If you really want the candidate to take the job, then you need to figure out how to close the deal. Closing the deal takes many forms from the direct approach to the more subtle. In fact, the hardest thing to figure out is the subtle clues the candidate has given you as to what they really want out of the job. Again, these reasons are not as obvious as you may think. All candidates have a mental checklist they go through before accepting an offer — your job is to ensure all the boxes get checked and that they are the right fit for your company. Consider this list of clues that will help you assess your candidates needs:

  • Directly Says What They Want: Once you hear what they want, then make sure you can provide that. It’s vital to align expectations and ensure that you can keep your promises.
  • Looking for Growth: Growth can be many things but usually it means growing to more responsibility (e.g. Management). Make sure that there is career growth opportunities that align with the candidates needs before offering them the job.
  • Loves the Technology: The hook of interesting stuff is reinforced if the technology is new and exciting. For an engineer or scientist, the technology hook can seal the deal if everything else (salary, benefits, etc.) is sub-par.
  • Wants to work with a former colleague: Getting the chance to work with past colleagues is a powerful hook, especially a former boss that was well respected and takes care of people.

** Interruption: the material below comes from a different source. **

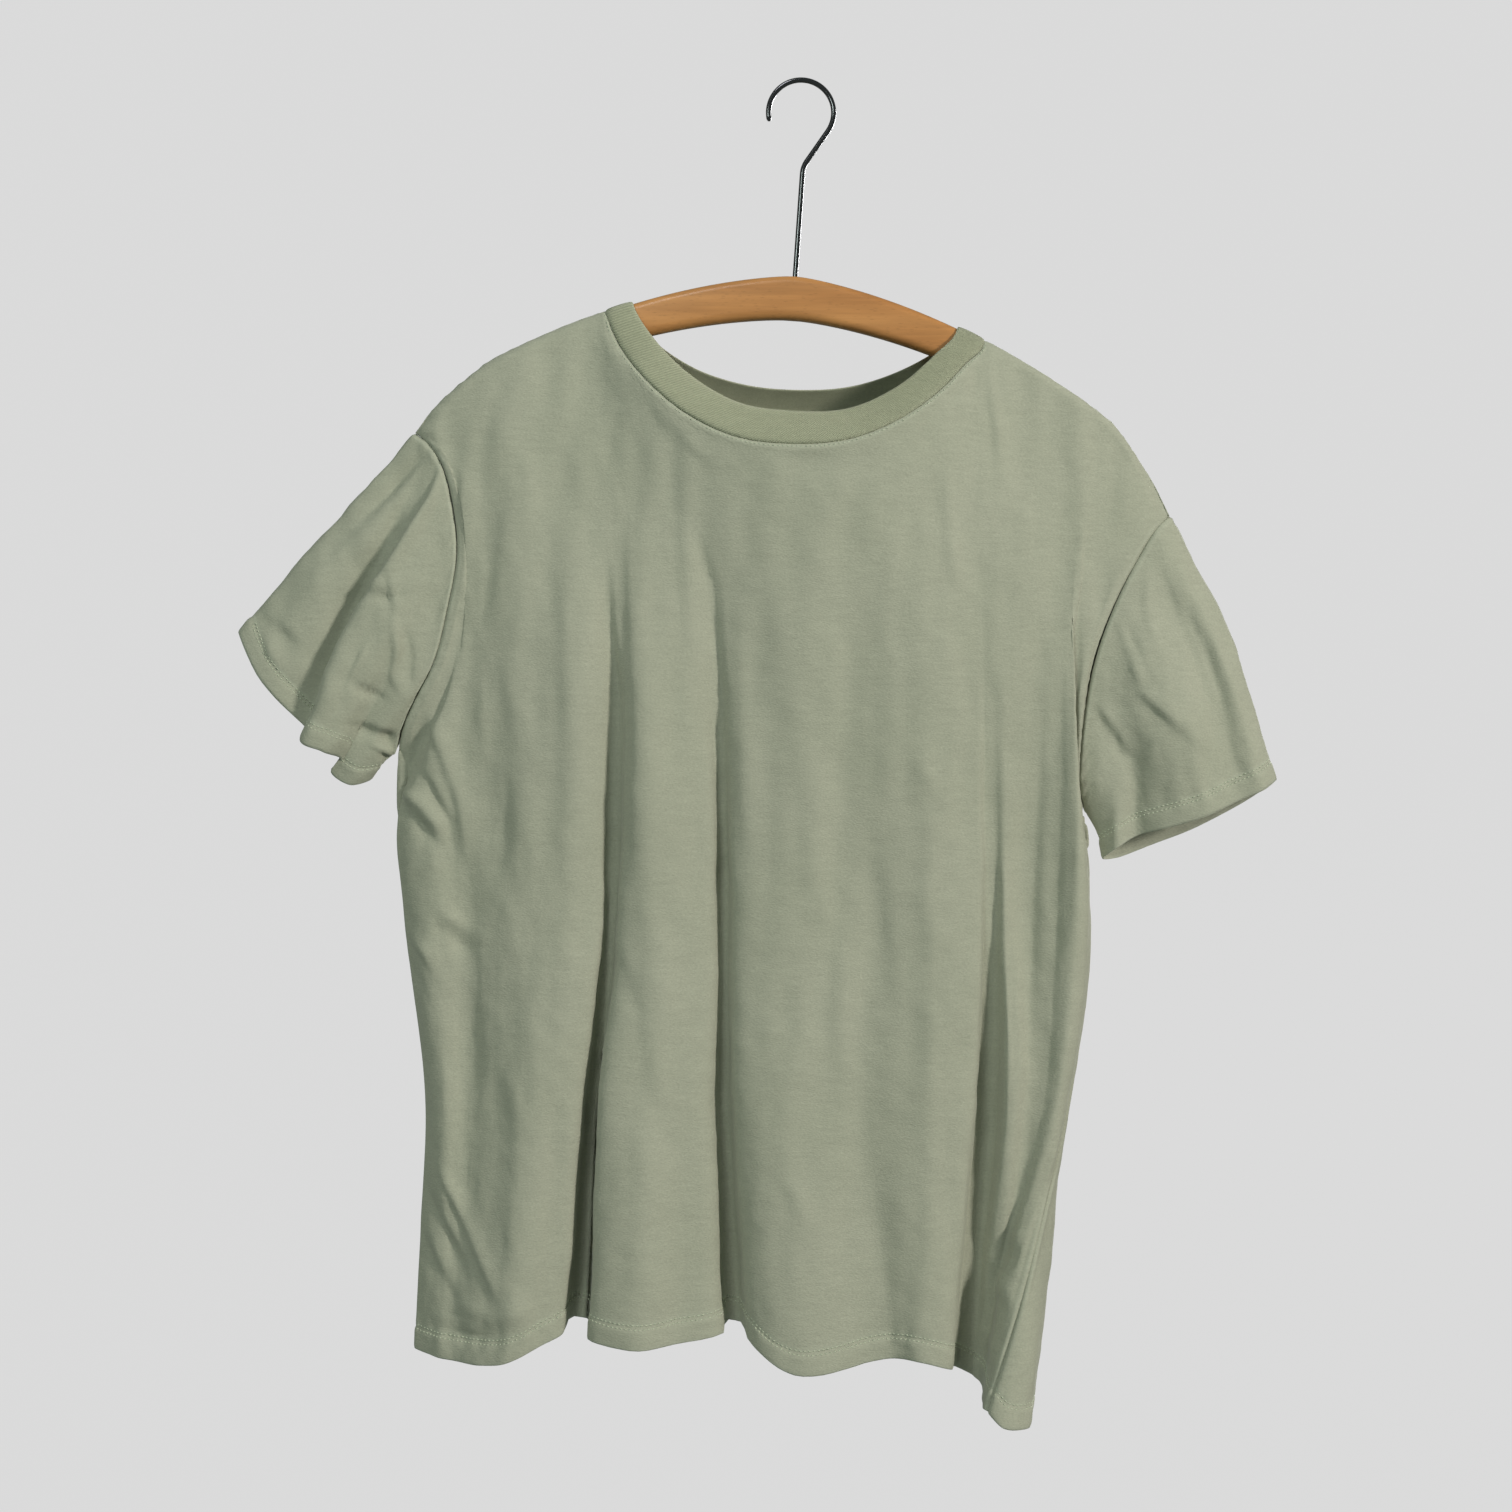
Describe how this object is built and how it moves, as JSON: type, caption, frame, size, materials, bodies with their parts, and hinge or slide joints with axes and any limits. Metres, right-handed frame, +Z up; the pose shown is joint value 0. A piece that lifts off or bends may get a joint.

Each candidate is motivated by different things so adjusting your closing style is essential to get the candidates you want.

In the End, It’s Still a Crap Shoot

No matter how long you interview someone or how extensive a background check is or how many references you call, it’s still a crap shoot as to whether or not they will fit into your company. Don’t be discouraged if you choose a candidate and they don’t work out.  Just remember to learn from it because that will make you a much better interviewer.